Brady’s Company Reportedly Got $960,855 in PPP Loans

After media outlets sued the Small Business Administration (SBA), which administers the program, the SBA released a new batch of data on PPP loans. The data shows that Brady’s company received $960,855 in loans. 

It got the loans through Cambridge Savings Bank this April, reported. The company is located in Foxborough, Massachusetts.

Brady’s net worth is estimated to be anywhere from $180 million to $200 million. He signed a two-year $50 million deal with the Buccaneers in March.

TB12 failed to disclose the number of jobs it saved as a result of the loan.

Major Backlash on Twitter

Besides the loan, Brady got something else: a massive Twitter backlash.

“A mega-rich business owner could and should cover these expenses himself,” Twitter user Denise Erickson tweeted. “These are HIS employees—if he has the money and can take care of it himself, which he obviously can, he should have. Total lack of character. I am sickened.”

“Have you considered how many companies not owned by multi-millionaires were unable to access that money for their employees because he took it?” one Twitter user pointed out.

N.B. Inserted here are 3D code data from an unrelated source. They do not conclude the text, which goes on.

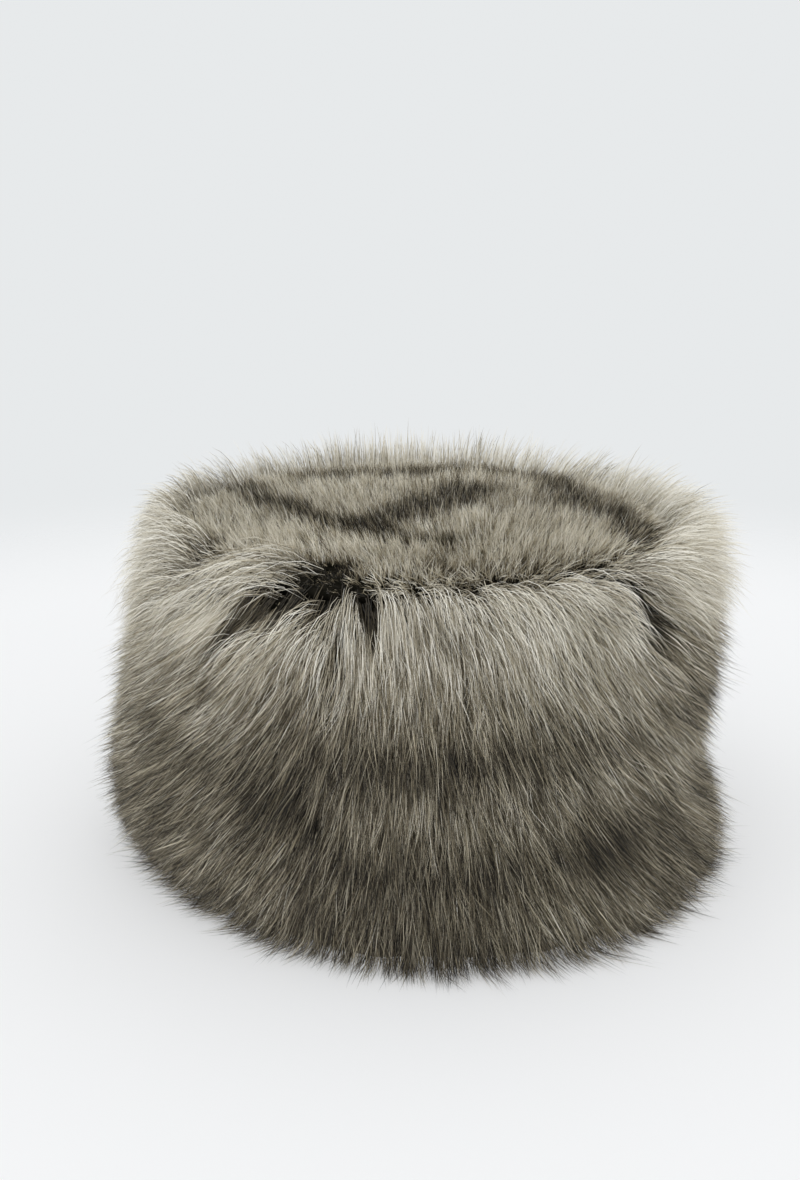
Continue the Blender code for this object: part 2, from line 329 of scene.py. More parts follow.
def makeBandPelt():
    angle = np.linspace(0, 2 * math.pi, pelt["around"], endpoint=False)
    rows = [onBand(angle, share, -hatForm["wall"])
            for share in np.linspace(0, 1, pelt["insideRows"])]
    rows.append(onBand(angle, 1.0, 0.0))
    inside = len(rows)
    for share in np.linspace(*pelt["outsideShares"], pelt["outsideRows"]):
        flat = onBand(angle, share, 0.0)
        lump = 1 + pelt["lump"] * ripples(flat, pelt["lumpSize"], 3)
        rows.append(onBand(angle, share, pelt["underfur"] * furDepthAt(angle, share) * lump))
    rows.append(onBand(angle, 0.0, pelt["hemFlat"]))
    corners = np.concatenate(rows)
    faces = loftedFaces(len(rows), pelt["around"], True)[:, ::-1]
    piece = fromNumbers("bandPelt", corners, faces)
    dress(piece, underfurAndShadeMaterial("bandUnderfurAndShade"), "side_band")
    piece.data.materials.append(backingMaterial("knittedBacking"))
    rowOfFace = faces.min(1) // pelt["around"]
    isInside = (rowOfFace < inside - 2) & (faces.max(1) // pelt["around"] < inside)
    piece.data.polygons.foreach_set("material_index", isInside.astype(np.int32))


def makeCrownPelt():
    angle = np.linspace(0, 2 * math.pi, pelt["around"], endpoint=False)
    tops = np.array(hatForm["crownTop"])
    rows = []
    for radius in pelt["crownInside"]:
        drop = hatForm["sag"] * np.clip((pelt["levelFrom"] - radius) / pelt["levelOver"], 0, 1)
        rows.append(onCrown(angle, radius, pelt["crownGap"] - drop))
    inside = len(rows)
    for radius in pelt["crownOutside"]:
        flat = onCrown(angle, radius, 0.0)
        lump = 1 + pelt["crownLump"] * ripples(flat, pelt["crownLumpSize"], 5)
        high = pelt["crownUnderfur"] * np.interp(radius, tops[:, 0], tops[:, 1])
        rows.append(onCrown(angle, radius, high * lump))
    corners = np.concatenate(rows)
    faces = loftedFaces(len(rows), pelt["around"], True)
    piece = fromNumbers("crownPelt", corners, faces)
    # the crown's underfur colour is partly dark undercoat and partly painted shade
    dress(piece, underfurAndShadeMaterial("crownUnderfur"), "crown_panel")
    piece.data.materials.append(bpy.data.materials["knittedBacking"])
    isInside = faces.max(1) // pelt["around"] < inside
    piece.data.polygons.foreach_set("material_index", isInside.astype(np.int32))


# Hairs

# how far a ribbon may roll in radians, the step on the colour chart between its two edges,
# how much of the chart's rim stays unused, and the height that ribbons face away from
hairRibbon = {
    "roll": 0.9, "chartStep": 0.006, "chartRim": 0.002, "middle": 0.6, "letters": "ABCDEFGH",
}


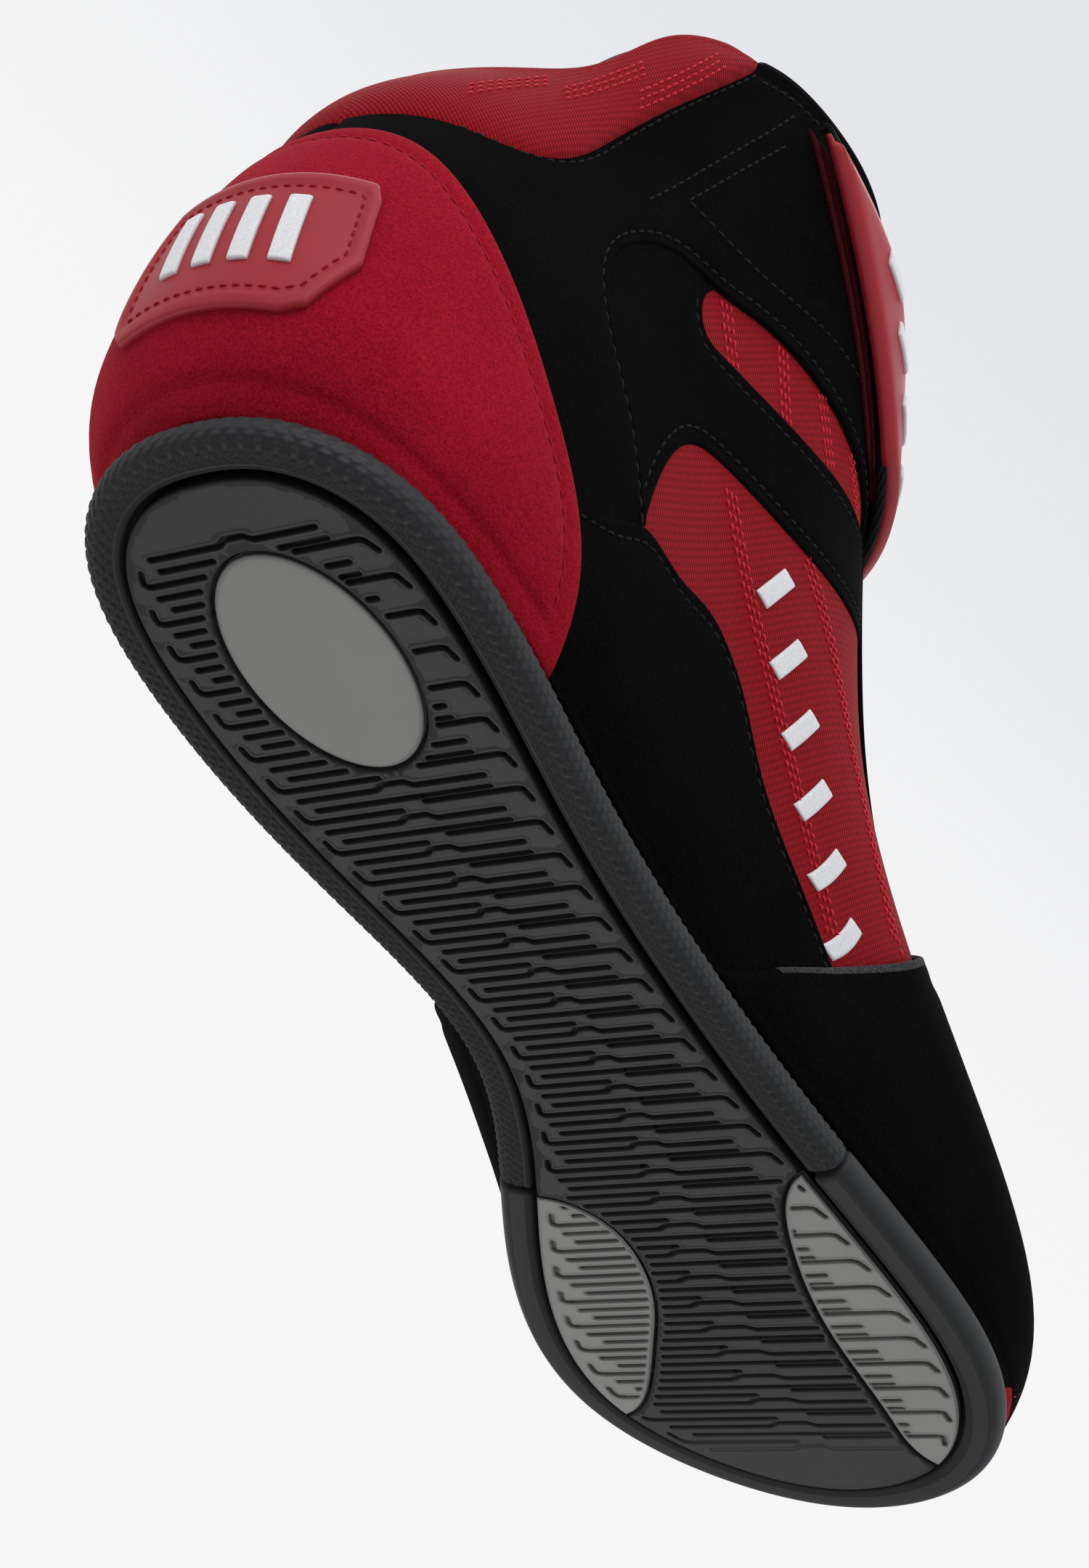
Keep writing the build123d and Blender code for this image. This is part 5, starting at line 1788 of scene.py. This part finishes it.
# ------------------------------------------------------------------ studio
@dataclass
class Studio:
    """The floor, the lights and the camera."""

    camera_place: tuple = (-0.2514, -0.3208, -0.3476)
    camera_turn: tuple = (132.557, -18.422, -62.193)
    lens: float = 71.81
    shift: tuple = (-0.0365, 0.0366)
    dim_side: tuple = (-0.187, -0.671, 0.718)     # the surround is a little darker this way
    lights: tuple = (                             # name, place, size and power
        ("key", (-0.9, -0.7, 0.5), 0.8, 6.0),
        ("sole_fill", (0.5, 0.45, -0.8), 0.9, 6.5),
        ("side_fill", (0.5, -1.1, -0.1), 0.9, 1.5),
        ("top", (0.2, 0.2, 1.2), 1.0, 8.0),
    )

    def build(self) -> None:
        """Makes the camera, then the floor, the world and the lights."""
        data = bpy.data.cameras.new("camera")
        data.lens = self.lens
        data.sensor_width = 36.0
        data.shift_x, data.shift_y = self.shift
        data.clip_start, data.clip_end = 0.01, 20.0
        camera = bpy.data.objects.new("camera", data)
        camera.location = self.camera_place
        camera.rotation_euler = [math.radians(a) for a in self.camera_turn]
        bpy.context.scene.collection.objects.link(camera)
        bpy.context.scene.camera = camera
        bpy.context.scene.view_settings.view_transform = "Standard"
        self.build_floor()
        self.build_world()
        for name, place, size, power in self.lights:
            self.build_light(name, Vector(place), size, power)

    def build_floor(self) -> None:
        """A pale floor that shows from above, and lets the view through from below."""
        reach = 4.0
        corners = [(-reach, -reach, -0.0005), (reach, -reach, -0.0005), (reach, reach, -0.0005),
                   (-reach, reach, -0.0005)]
        mesh = bpy.data.meshes.new("floor")
        mesh.from_pydata(corners, [], [(0, 1, 2, 3)])
        floor = bpy.data.objects.new("floor", mesh)
        bpy.context.scene.collection.objects.link(floor)
        n = Nodes("pale floor")
        grain = n.noise(60.0, 3.0, 0.5)
        n.join(n.colours(grain, (0.44, 0.44, 0.45), (0.47, 0.47, 0.48)), n.shader.inputs["Base Color"])
        n.shader.inputs["Roughness"].default_value = 0.8
        clear = n.add("ShaderNodeBsdfTransparent")
        mix = n.add("ShaderNodeMixShader")
        facing = n.add("ShaderNodeNewGeometry")
        n.join(facing.outputs["Backfacing"], mix.inputs[0])
        n.join(n.shader.outputs[0], mix.inputs[1])
        n.join(clear.outputs[0], mix.inputs[2])
        n.join(mix.outputs[0], n.tree.nodes["Material Output"].inputs["Surface"])
        mesh.materials.append(n.material)
        floor.visible_shadow = False

    def build_world(self) -> None:
        """A pale, even surround that also lights the boot softly."""
        world = bpy.data.worlds.new("studio")
        bpy.context.scene.world = world
        world.use_nodes = True
        tree = world.node_tree
        surround = tree.nodes["Background"]
        where = tree.nodes.new("ShaderNodeTexCoord")
        dot = tree.nodes.new("ShaderNodeVectorMath")
        dot.operation = "DOT_PRODUCT"
        dot.inputs[1].default_value = self.dim_side
        tree.links.new(where.outputs["Generated"], dot.inputs[0])
        share = tree.nodes.new("ShaderNodeMapRange")
        share.interpolation_type = "SMOOTHSTEP"
        for name, number in zip(("From Min", "From Max", "To Min", "To Max"), (-0.03, 0.26, 0.0, 1.0)):
            share.inputs[name].default_value = number
        tree.links.new(dot.outputs["Value"], share.inputs["Value"])
        mix = tree.nodes.new("ShaderNodeMix")
        mix.data_type = "RGBA"
        mix.inputs[6].default_value = (0.925, 0.925, 0.925, 1.0)
        mix.inputs[7].default_value = (0.77, 0.78, 0.81, 1.0)
        tree.links.new(share.outputs["Result"], mix.inputs[0])
        tree.links.new(mix.outputs[2], surround.inputs["Color"])
        surround.inputs["Strength"].default_value = 1.0

    def build_light(self, name: str, place: Vector, size: float, power: float) -> None:
        """A square soft light that faces the boot's middle."""
        data = bpy.data.lights.new(name, "AREA")
        data.energy = power
        data.size = size
        lamp = bpy.data.objects.new(name, data)
        lamp.location = place
        lamp.rotation_euler = (Vector((0.09, 0.0, 0.08)) - place).to_track_quat("-Z", "Y").to_euler()
        bpy.context.scene.collection.objects.link(lamp)


def main() -> None:
    """Builds the studio, then each part of the boot."""
    logging.basicConfig(level=logging.INFO, format="%(name)s: %(message)s")
    Studio().build()
    wardrobe = Wardrobe()
    wardrobe.dress_frame(frame)
    Sole().build(wardrobe)
    Upper().build(wardrobe)
    Collar().build(wardrobe)
    Tongue().build(wardrobe)
    Marks().build(wardrobe)
    Strap().build(wardrobe)


if __name__ == "__main__":
    main()
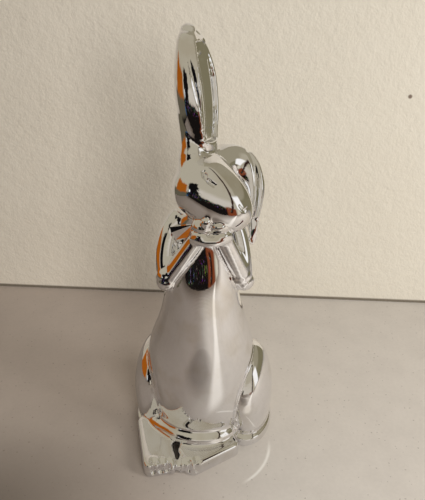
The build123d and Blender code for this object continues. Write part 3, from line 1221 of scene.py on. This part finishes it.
@dataclass(frozen=True)
class PaleTable:
    """The finish of the matt table top, with painted shade at its left and painted light at its right.

    Attributes:
        shaded: Its colour at the left, darkened by painted shade.
        mirrored: Its colour at the left as the plating mirrors it, with more painted shade.
        lit: Its colour at the right, brightened by painted light.
        lit_across: Where, across the table, the painted light starts and is full.
        washes: Its grain, stains and specks, painted shade at its front left and at its near end, and a
            painted shadow in front that only the plating mirrors.
        streak: A bright bent streak of painted light that only the plating mirrors.
        streak_start: Where the streak starts along the table and across it.
        streak_slope: How far it goes across for each step ahead.
        streak_bend: How much it bends on from there, for each metre.
        streak_sides: How far it goes to the left and right of its middle line.
        streak_soft: How soft its sides are.
        bow: The thin bow of painted light beside the figure's foot.
        relief: Height of the unevenness.
        bumps: The pattern of that.
    """

    shaded: Shade = (196, 183, 172)
    mirrored: Shade = (166, 155, 146)
    lit: Shade = (214, 207, 199)
    lit_across: Span = (-70, 60)
    washes: tuple[Wash, ...] = (
        Wash((120, 110, 102), 0.06, pattern=Pattern(320, 3, 0.6, (0.25, 0.75))),
        Wash((110, 100, 96), 0.07, pattern=Pattern(40, 2, 0.5, (0.3, 0.8))),
        Wash((90, 70, 60), 0.4, pattern=Pattern(480, 0, 0.0, (0.79, 0.81))),
        # Painted shade at the front left, which the plating doesn't mirror.
        Wash(
            (112, 102, 92),
            0.95,
            (Edge(Axis.ACROSS, (20, -160)), Edge(Axis.ALONG, (50, -100))),
            mirrored=False,
        ),
        # Painted shade at the near end of the table.
        Wash((84, 70, 58), 0.8, (Edge(Axis.ALONG, (-200, -340)),)),
        # A painted shadow in front of the figure, which only the plating mirrors.
        Wash((92, 82, 76), 0.6, (Edge((-12, -165, 0), (85, 30)),), mirrored=True),
    )
    streak: Wash = Wash(
        (252, 247, 240), 0.9, (Edge(Axis.ALONG, (-60, -85)), Edge(Axis.ALONG, (-400, -260))), mirrored=True
    )
    streak_start: Span = (-84, 38)
    streak_slope: float = 0.45
    streak_bend: float = 2.2
    streak_sides: Span = (-18, 28)
    streak_soft: float = 13
    bow: Wash = Wash(
        (255, 252, 246),
        0.85,
        (
            Edge((5, -25, 0), (44.8, 46.2), 1.2),
            Edge(Axis.ALONG, (-66, -30), 8),
            Edge(Axis.ACROSS, (25, 35)),
        ),
    )
    relief: float = 0.05
    bumps: Pattern = Pattern(260, 3)

    def make(self, front_edge: Span, left_edge: Span) -> bpy.types.Material:
        """Makes the finish.

        Args:
            front_edge: Where, along the table, it ends for the plating.
            left_edge: Where, across the table, it ends for the plating.

        Returns:
            The material.
        """
        finish, bench, shader, place = new_finish("pale_table")
        shader.inputs["Roughness"].default_value = 0.6
        shader.inputs["Specular IOR Level"].default_value = 0.2
        across, along = bench.axis(place, Axis.ACROSS), bench.axis(place, Axis.ALONG)
        mirrored = bench.ray(Ray.GLOSSY)
        # Painted shade at the left, darker still where the plating mirrors it, and painted light at the
        # right.
        tone = bench.blend(mirrored, linear(self.shaded), linear(self.mirrored))
        tone = bench.blend(bench.rise(across, self.lit_across, MM), tone, linear(self.lit))
        for wash in self.washes:
            tone = bench.wash(tone, wash, place)
        # Painted light: a bright streak that only the plating mirrors.
        tone = bench.wash(tone, self.streak, place, self.streak_side(bench, across, along))
        # Painted light: the thin bright bow beside the figure's foot.
        tone = bench.wash(tone, self.bow, place)
        bench.join(tone, shader.inputs["Base Color"])
        bench.join(bench.bump(bench.noise(place, self.bumps), self.relief), shader.inputs["Normal"])
        past_front, past_left = bench.rise(along, front_edge, MM), bench.rise(across, left_edge, MM)
        past = bench.math("MAXIMUM", past_front, past_left)
        bench.open_up(shader, bench.times(past, mirrored))
        return finish

    def streak_side(self, bench: Bench, across: Socket, along: Socket) -> Socket:
        """Tells where, across the table, the streak of painted light lies.

        Args:
            bench: The bench with the finish's nodes.
            across: Place across the table.
            along: Place along the table.

        Returns:
            The share of it that shows.
        """
        start, left = self.streak_start
        ahead = bench.math("SUBTRACT", start * MM, along)
        bend = bench.times(ahead, ahead, self.streak_bend)
        middle = bench.math("ADD", bench.times(ahead, self.streak_slope), bend)
        middle = bench.math("ADD", middle, left * MM)
        return bench.band(bench.math("SUBTRACT", across, middle), self.streak_sides, self.streak_soft, MM)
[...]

“Brady and his wife have amassed such a fortune, no one in the Brady family or extended family will have to work until the year 2777,” one person writes. “Sports bars are getting killed. I wonder how many sports bars in Boston or Tampa could have used that $960K.”

But TB12 is not the only sports company to get a PPP loan, which can be forgiven completely if certain rules are followed.

The Los Angeles Lakers got $4.6 million in loans this April, according to CNBC. The team later returned the money.